The Iranian Consulate General wanted to expand its activities to other universities in the western part of Turkey as well, according to the conversations in the wiretaps. Şenlikci was also in touch with Esmail Sabeghi, another Iranian Consulate employee, and coordinated with Mikail Gürel, the point man in Turkey for Iran’s religious al-Mustafa International University.

Relying on his network of acquaintances, Şenlikci used his influence for purposes of nepotism and helped people get access to government jobs, especially with Turkish Airlines, with which he had a special contract. In one wiretap dated Match 1, 2012 he promised a flight attendant job to a woman named Fatmanur Erdal and the same for her husband, Özgur Erdal, who was doing his compulsory military service at the time. He claimed he and his associates had recently managed to get Nevin Çolak appointed as the head of cabin services at THY and said he would talk to her to secure the position.

The wiretaps show that Şenlikci had run multiple business schemes on the side while working for Istanbul University.

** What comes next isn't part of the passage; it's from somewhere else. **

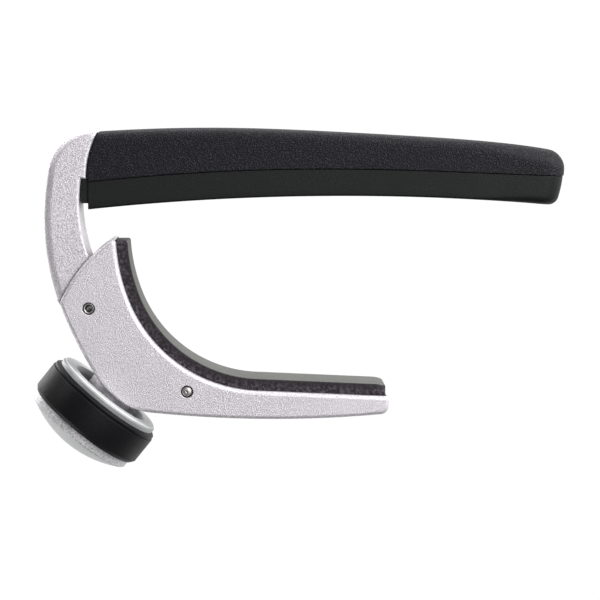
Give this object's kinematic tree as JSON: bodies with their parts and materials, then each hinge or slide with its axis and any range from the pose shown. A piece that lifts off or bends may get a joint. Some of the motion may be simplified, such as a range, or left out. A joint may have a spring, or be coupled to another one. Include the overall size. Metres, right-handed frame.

He helped set up front firms for transactions with Turkish Airlines and earned commissions using his influence with THY executives, sold industrial oil and partnered with another investor to operate a gym.

Şenlikci’s brother-in-law is Hüseyin Karanlık, deputy secretary-general of the Vatan (Homeland, formerly Workers) Party, an openly pro-Iranian political party that is aligned with Turkish President Erdoğan.

The IRGC Quds Force case in Turkey never went to trial because the Erdoğan government hushed it up in February 2014 after learning about the probe, which incriminated senior government officials. The investigating prosecutor was sacked before he had a chance to secure detention warrants for the suspects and file an indictment. Şenlikci escaped the long arm of the law thanks to the intervention of Erdoğan, who apparently protected pro-Iranian assets and helped their Quds Force handlers escape from Turkey.